= Data lines =
--- BEGIN ---

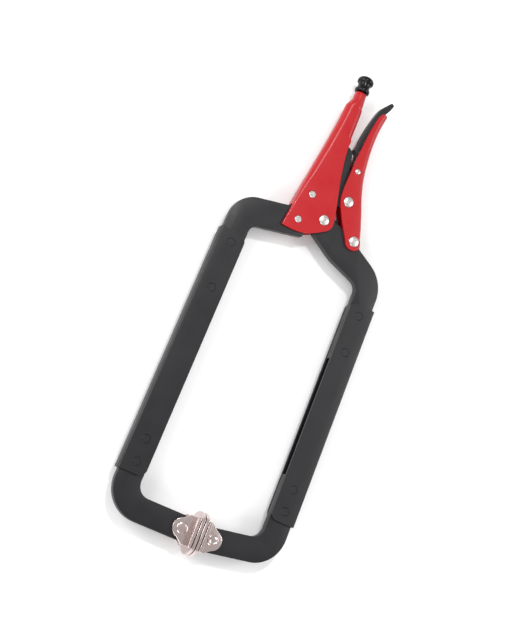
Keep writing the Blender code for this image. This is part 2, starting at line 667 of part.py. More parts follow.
def knob():
    """A turned knob pressed on the screw: flange, waist and overhanging rounded cap."""
    bore = SCREW_RADIUS + FIT
    floor = KNOB_START + KNOB_SOCKET + FIT
    profile = [(bore, KNOB_START), (KNOB_FLANGE - 1.3, KNOB_START),
               (KNOB_FLANGE, KNOB_START + 1.3), (KNOB_FLANGE, KNOB_START + 3.4),
               (KNOB_WAIST, KNOB_START + 5.5), (KNOB_WAIST, KNOB_CAP),
               (KNOB_HEAD - 0.7, KNOB_CAP + 0.9), (KNOB_HEAD, KNOB_CAP + 2.4),
               (KNOB_HEAD, KNOB_CAP + 4.4), (KNOB_HEAD - 0.9, KNOB_CAP + 6.4),
               (KNOB_HEAD - 2.2, KNOB_CAP + 7.8), (KNOB_HEAD - 4.0, KNOB_CAP + 8.8),
               (KNOB_HEAD - 6.0, KNOB_END - 0.5), (0, KNOB_END),
               (0, floor), (bore, floor), (bore, KNOB_START)]
    paint(turned_along('knob', profile, SCREW_X), OXIDE)


# ---------------------------------------------------------------- pads
def pad(prefix, centre, toward):
    """Backing plate with two ears, a round contact pad, and the rivet they swivel on."""
    face = PAD_FACE_X - toward * FIT / 2
    back = face - toward * (PAD_THICK + FIT)
    rear = back - toward * BACK_THICK

    def slab(name, x0, x1, outline):
        """An outline in Y and Z given its thickness along X."""
        bm = prism_mesh(outline, 0, 1)
        for vert in bm.verts:
            y, z, t = vert.co
            vert.co = (x0 + (x1 - x0) * t, centre[1] + y, z)
        return finish(name, bm, centre)

    half_y = BACK_HEIGHT / 2
    bracket = slab(f'{prefix}_pad_bracket', rear, back, rounded([
        (-half_y, -PAD_HALF_WIDTH, 3.0), (half_y, -PAD_HALF_WIDTH, 3.0),
        (half_y, PAD_HALF_WIDTH, 3.0), (-half_y, PAD_HALF_WIDTH, 3.0)]))
    root = (rear + back) / 2
    for low, high in ((EAR_INNER, EAR_OUTER), (-EAR_OUTER, -EAR_INNER)):
        round_end = arc((0, 0), EAR_RADIUS, 105, 255)
        ear = [((root - centre[0]) * toward, half_y), (5.0, half_y), *round_end, (5.0, -half_y),
               ((root - centre[0]) * toward, -half_y)]
        ear = [(centre[0] + toward * x, centre[1] + y) for x, y in ear]
        join(bracket, prism('ear', ear, low, high, centre))
    drill(bracket, centre, PAD_RIVET[0] + HOLE_FIT)
    paint(bracket, NICKEL)

    flat = math.degrees(math.asin(PAD_HALF_WIDTH / PAD_RADIUS))
    disc = [*arc((0, 0), PAD_RADIUS, -flat, flat), *arc((0, 0), PAD_RADIUS, 180 - flat, 180 + flat)]
    paint(slab(f'{prefix}_pad', back + toward * FIT, face, disc), NICKEL)
    paint(rivet(f'{prefix}_pad_rivet', centre, PAD_RIVET, EAR_OUTER, centre), NICKEL)


# ---------------------------------------------------------------- spring
def spring_path():
    """Hook, coil and hook along the line between the two eyes."""
    start = Vector((*SPRING_JAW, 0))
    end = Vector((*SPRING_TAB, 0))
    along = (end - start).normalized()
    side = Vector((-along.y, along.x, 0))
    up = Vector((0, 0, 1))
    span = (end - start).length
    loop = SPRING_LOOP
    points = []
    for degrees in range(-150, 91, 30):
        angle = math.radians(degrees)
        points.append(start + along * (loop - loop * math.cos(angle)) + up * loop * math.sin(angle))
    first = 2.2 * loop
    last = span - 2.2 * loop
    steps = SPRING_TURNS * 6
    for i in range(steps + 1):
        turn = math.tau * i / 6
        points.append(start + along * (first + (last - first) * i / steps)
                      + up * loop * math.cos(turn) + side * loop * math.sin(turn))
    for degrees in range(90, -151, -30):
        angle = math.radians(degrees)
        points.append(end - along * (loop - loop * math.cos(angle)) + up * loop * math.sin(angle))
    return points


def tension_spring():
    curve = bpy.data.curves.new('tension_spring', 'CURVE')
    curve.dimensions = '3D'
    curve.bevel_depth = SPRING_WIRE * MM
    curve.bevel_resolution = 1
    curve.use_fill_caps = True
    path = spring_path()
    line = curve.splines.new('POLY')
    line.points.add(len(path) - 1)
    for point, spot in zip(line.points, path):
        point.co = (*(spot * MM), 1)
    obj = bpy.data.objects.new('tension_spring', curve)
    bpy.context.collection.objects.link(obj)
    paint(obj, ZINC, smooth=False)


# ---------------------------------------------------------------- assembly
def stand_on_origin():
    """Hang every piece on one empty, so that the part's box stands centred on the origin."""
    bpy.context.view_layer.update()
    graph = bpy.context.evaluated_depsgraph_get()
    pieces = [o for o in bpy.context.scene.objects if o.type in {'MESH', 'CURVE'}]
    corners = []
    for piece in pieces:
        mesh = piece.evaluated_get(graph).to_mesh()
        corners += [piece.matrix_world @ v.co for v in mesh.vertices]
    low = Vector([min(c[i] for c in corners) for i in range(3)])
    high = Vector([max(c[i] for c in corners) for i in range(3)])
    frame = bpy.data.objects.new('tool_frame', None)
    bpy.context.collection.objects.link(frame)
    frame.location = (-(low.x + high.x) / 2, -(low.y + high.y) / 2, -low.z)
    for piece in pieces:
        piece.parent = frame


def main():
    for obj in list(bpy.data.objects):
        bpy.data.objects.remove(obj, do_unlink=True)
    fixed_jaw()
    arm_channel('fixed_arm', FIXED_ARM)
    arm_rivets('fixed_arm', FIXED_ARM)
    arm_tip('fixed_arm_tip', FIXED_ARM, FIXED_PAD_RIVET, 1, 0.0)
    upper_handle()
    paint(rivet('jaw_pivot_rivet', JAW_PIVOT, PIVOT_RIVET, HANDLE_HALF), ZINC)
    adjusting_screw()
    knob()
    moving_jaw()
    arm_channel('moving_arm', MOVING_ARM)
    arm_rivets('moving_arm', MOVING_ARM)
    arm_tip('moving_arm_tip', MOVING_ARM, MOVING_PAD_RIVET, -1, -MOVING_TIP_SLOPE)
    paint(rivet('lever_pivot_rivet', LEVER_PIVOT, PIVOT_RIVET, HANDLE_HALF), ZINC)
    lower_handle()
    paint(rivet('link_rivet', LINK_PIVOT, PIVOT_RIVET, HANDLE_HALF), ZINC)
    paint(rivet('release_lever_pin', RELEASE_PIVOT, PIN_RIVET, HANDLE_HALF), ZINC)
    toggle_link()
    release_lever()
    pad('fixed', FIXED_PAD_RIVET, 1)
    pad('moving', MOVING_PAD_RIVET, -1)
    tension_spring()
    stand_on_origin()


main()
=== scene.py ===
"""Long-reach locking pliers: the finished model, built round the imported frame.

Shapes are laid out in millimetres from the jaw pivot: X across the throat, Y towards
the handles, Z up through the tool's thickness. Each piece is put in place, in metres,
when it is finished.
"""

import json
import math

import bmesh
import bpy
from mathutils import Matrix, Vector


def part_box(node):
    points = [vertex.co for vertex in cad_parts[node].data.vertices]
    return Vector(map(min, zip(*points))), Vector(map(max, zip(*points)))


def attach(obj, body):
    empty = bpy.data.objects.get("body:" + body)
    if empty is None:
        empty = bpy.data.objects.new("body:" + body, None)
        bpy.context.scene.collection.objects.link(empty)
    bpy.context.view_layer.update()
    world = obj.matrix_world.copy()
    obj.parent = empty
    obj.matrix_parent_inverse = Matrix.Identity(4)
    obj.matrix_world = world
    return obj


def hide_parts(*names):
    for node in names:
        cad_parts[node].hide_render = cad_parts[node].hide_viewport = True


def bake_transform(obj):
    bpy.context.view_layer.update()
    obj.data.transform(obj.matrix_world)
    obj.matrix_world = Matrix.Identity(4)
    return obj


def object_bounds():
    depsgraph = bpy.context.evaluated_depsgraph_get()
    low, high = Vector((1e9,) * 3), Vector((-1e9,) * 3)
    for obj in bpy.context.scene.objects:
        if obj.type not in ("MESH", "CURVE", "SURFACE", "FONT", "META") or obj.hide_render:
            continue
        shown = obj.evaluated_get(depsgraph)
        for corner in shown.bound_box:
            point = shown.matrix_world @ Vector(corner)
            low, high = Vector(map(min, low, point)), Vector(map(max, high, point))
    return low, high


bl_info = {
    "name": "Long-reach locking pliers",
    "version": (1, 0, 0),
    "blender": (4, 5, 0),
    "location": "View3D > Sidebar > Pliers",
    "description": "Models channel-armed locking pliers piece by piece on their mechanical frame",
    "category": "Object",
}

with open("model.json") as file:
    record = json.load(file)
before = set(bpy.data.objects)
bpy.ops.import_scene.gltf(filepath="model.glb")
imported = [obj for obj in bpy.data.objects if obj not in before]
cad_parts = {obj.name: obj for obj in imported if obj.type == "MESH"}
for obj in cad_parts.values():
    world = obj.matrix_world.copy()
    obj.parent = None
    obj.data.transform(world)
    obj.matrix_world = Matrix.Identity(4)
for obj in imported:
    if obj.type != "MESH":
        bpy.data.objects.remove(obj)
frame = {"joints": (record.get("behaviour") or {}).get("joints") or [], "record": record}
CAD_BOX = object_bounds()

MM = 0.001                       # one millimetre in Blender's metres
BODIES = frame["record"]["behaviour"]["bodies"]
PIVOTS = {j["name"]: Vector(j["pos_m"]) / MM for j in frame["joints"] if "pos_m" in j}
ORIGIN = PIVOTS["jaw_hinge"].copy()
ORIGIN.z = (CAD_BOX[0][2] + CAD_BOX[1][2]) / 2 / MM


def from_jaw(joint):
    """A hinge's place in the plane, in millimetres from the jaw pivot."""
    spot = PIVOTS[joint] - ORIGIN
    return (spot.x, spot.y)


JAW_PIVOT = (0.0, 0.0)
LEVER_PIVOT = from_jaw("lower_handle_hinge")
LINK_PIVOT = from_jaw("toggle_hinge")
RELEASE_PIVOT = from_jaw("release_hinge")
SCREW_X = from_jaw("knob_turn")[0]
KNOB_START = from_jaw("knob_turn")[1]
FIXED_PAD_RIVET = from_jaw("fixed_pad_swivel")
MOVING_PAD_RIVET = from_jaw("moving_pad_swivel")
LINK_TIP = (SCREW_X, 98.0)

# --- fits, rivet rows and pads ---
FIT = 0.3                        # air between pieces that touch or slide
HOLE_FIT = 0.25                  # radial air round a rivet's shank
END_RIVET = 13.5                 # outermost rivets, from each end of a channel
TIP_INNER = 40.5                 # a tip bar's upper rivet, from the channel's lower end
EAR_SHEET = 3.0                  # sheet of the ears that hold a pad's rivet
GROOVE = 0.35                    # rolled back from each plate's face, so the joints read dark
PAD_SWIVEL = 18.0                # degrees each way
PAD_THICK = 4.5
PAD_BACK = 4.2                   # thickness of a pad's backing plate
PLATE_HALF = 18.0                # half of the backing plate's width along the arm
EAR_NOSE = 11.6                  # round end of an ear
EAR_ROOT = 17.2                  # half of an ear's width at the plate
PAD_HALF = 19.0                  # half of a pad's width through the tool's thickness
PAD_REACH = (MOVING_PAD_RIVET[0] - FIXED_PAD_RIVET[0]) / 2
PAD_FACE_X = (MOVING_PAD_RIVET[0] + FIXED_PAD_RIVET[0]) / 2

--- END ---

= Stated goal =
Exactly those lines that run from the line with "toggle_link()" through the line with "points = [vertex.co" are to be reproduced; both end lines belong to the range.

= Expected answer =
    toggle_link()
    release_lever()
    pad('fixed', FIXED_PAD_RIVET, 1)
    pad('moving', MOVING_PAD_RIVET, -1)
    tension_spring()
    stand_on_origin()


main()
=== scene.py ===
"""Long-reach locking pliers: the finished model, built round the imported frame.

Shapes are laid out in millimetres from the jaw pivot: X across the throat, Y towards
the handles, Z up through the tool's thickness. Each piece is put in place, in metres,
when it is finished.
"""

import json
import math

import bmesh
import bpy
from mathutils import Matrix, Vector


def part_box(node):
    points = [vertex.co for vertex in cad_parts[node].data.vertices]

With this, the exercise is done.